1. Who said what — a battle over procedure, not a Democratic blockade
Reporting in mid- to late October 2025 describes a partisan standoff focused on House procedures and the status of a discharge petition aimed at forcing consideration of legislation to release the Epstein-related records. Multiple outlets recorded that Speaker Mike Johnson faced criticism for delaying the swearing-in of Rep.-elect Adelita Grijalva, a change that opponents tied to preventing her from adding her name to a discharge petition meant to compel a House vote; those reports frame the controversy as a GOP maneuver rather than Democrats refusing to release documents [1] [4]. At the same time, Johnson publicly denied he would block a vote on releasing the files, which contradicts a narrative that Democrats themselves prevented disclosure on October 22 [2]. These accounts present the dispute as a procedural tug-of-war, with both sides accusing the other of obstruction depending on tactical aims.
2. Democrats’ actions: filing petitions and demanding documents, not hiding them
Contemporaneous reporting and congressional letters show House Democrats were pressing for access to Epstein-related materials, including formal demands to state authorities and signatures on a discharge petition to force a vote. Coverage notes that all House Democrats and several Republicans had signed the petition to compel a vote to make the files public, and committee leaders like Rep. Robert Garcia publicly demanded state-level materials from former officials such as Pam Bondi [2] [3]. Those developments indicate Democratic lawmakers pursued disclosure through institutional channels rather than preventing it. The public record shows Democrats as active seekers of the documents; disputes centered on whether procedural obstacles or executive-branch noncooperation would block full release.
3. The Speaker’s statements and the timing around October 22, 2025
On October 22, 2025, coverage recorded Speaker Johnson telling reporters he would not prevent a House vote on legislation to disclose the Epstein files [2]. That statement creates a direct factual counterpoint to claims that Democrats blocked the release that same day. The timing is crucial: the political fight over swearing-in and the discharge petition had been unfolding in prior days, and Johnson’s statement indicates the House leadership publicly claimed openness to a vote even while procedural tiffs continued. The result is a mixed public record: tactical delays over membership and petition mechanics existed, yet the Speaker’s position that he would allow a vote undermines a straightforward claim that Democrats obstructed disclosure on October 22.
4. Secrecy from law enforcement and other non-legislative impediments
Independent of House procedure, federal agencies and the Justice Department remain central gatekeepers of investigative files. Reporting earlier in 2025 emphasized that the FBI and DOJ had withheld certain materials, citing victim-protection and ongoing-investigation rationales [5]. Those institutional choices can impede full public disclosure even if Congress attempts to compel release.

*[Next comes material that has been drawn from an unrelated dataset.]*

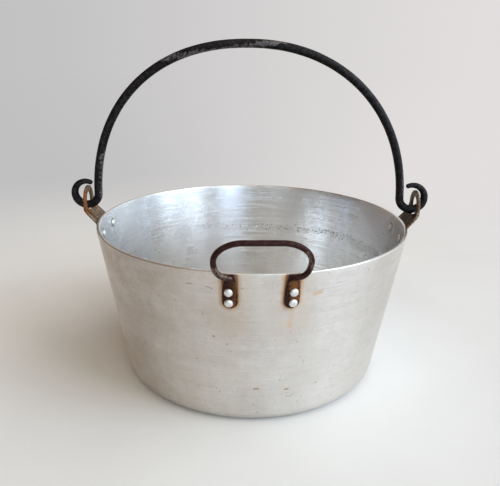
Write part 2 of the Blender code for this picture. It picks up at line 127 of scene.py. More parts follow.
# How finely the forged pieces are run together, and how often they are smoothed
HELPER_VOXEL = 0.00036
HELPER_ROUNDS = 5
EAR_VOXEL = 0.00038
EAR_ROUNDS = 4


# ---------------------------------------------------------------- wiring of node trees

def pick(sockets, key):
    """A socket by number, or the first one in use with that name."""
    if isinstance(key, int):
        return sockets[key]
    for socket in sockets:
        if socket.name == key and socket.enabled:
            return socket
    return sockets[key]


def wire(tree, source, socket):
    """Feed a socket from a node's first output, from another socket or with a plain value."""
    if isinstance(source, bpy.types.Node):
        source = source.outputs[0]
    if isinstance(source, bpy.types.NodeSocket):
        tree.links.new(source, socket)
    else:
        socket.default_value = source


def add(tree, kind, inputs=None, **settings):
    """One node with its settings and what feeds it."""
    node = tree.nodes.new(kind)
    for name, value in settings.items():
        setattr(node, name, value)
    for key, source in (inputs or {}).items():
        wire(tree, source, pick(node.inputs, key))
    return node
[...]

Additionally, public commentary and disputes among high-profile figures—such as accusations that personal relationships influenced disclosure choices—have further complicated the narrative, but do not substitute for documentary proof that Democrats deliberately blocked release [6]. Thus, multiple non-legislative actors and legal safeguards factor into why files remain sealed or partially redacted.
5. What the competing narratives reveal about incentives and possible agendas
The differing accounts reflect partisan incentives: Republicans critical of Democrats framed delays as Democratic obstruction to shift blame or politicize the files, while Democrats and some media outlets emphasized GOP procedural maneuvers and executive noncooperation as the true barriers to disclosure [1] [4]. Reporting indicates Democrats used procedural tools to force votes and issued formal demands for records, while GOP leadership controlled membership timing and could shape the calendar, and the DOJ/FBI controlled document release. The competing narratives serve political aims—blame-shifting or pressure tactics—and readers should weigh who benefits from claims that an entire party intentionally blocked disclosure versus the documented record of petitions, leadership statements, and executive-branch noncompliance [2] [5].